Counting users in our variation group who have experienced the feature

You can see in the visual why that is a problem — i.e. we have no users counted into our control group. How do we fix this? What we need is some sort of equivalence for the control group too.

This is what we need to see…

Red are users who have experienced our feature

One approach to this problem might be to approximate this group through pre-existant metrics, chaining together in order to create a rule that captures this group as closely as possible. However, this may be difficult to do for some experiments (like this one).

Remember, we not only need a way to count users into our experiment, but we also need to measure when this feature has been experienced at the visit level.

We’ve uncovered a problem, but it’s good to have uncovered this before we even begin development of the feature. This way, we can ensure that we build the feature in a way to make “something” available in the control group. It helps us avoid potential analysis-hell, where analysts have to somehow create a control group retrospectively.

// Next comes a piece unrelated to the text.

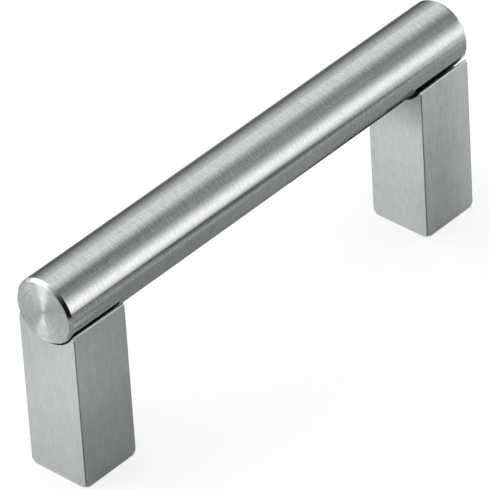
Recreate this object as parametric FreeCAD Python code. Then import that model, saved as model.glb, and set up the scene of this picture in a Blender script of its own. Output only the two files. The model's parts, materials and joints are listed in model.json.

Don’t do this to your analyst…

Our third experiment is a very good reason to be particular about counting users into our A/B experiments and knowing why we need this.

So what have we learned?

In this article, we’ve explored the difference between “assignment” and “counting”. They’re not necessarily the same thing. Assignment happens automatically but at Trainline we’re very deliberate about how we count.

We do this because we need to be able to effectively compare the difference between our test groups without having the noise of irrelevant users getting in the way.

We also need the counting criteria as a metric so we can get a clean look at our test results if we need to.

And finally, we learned to be careful when developing new features and consider how we plan on counting users when we set up the experiment.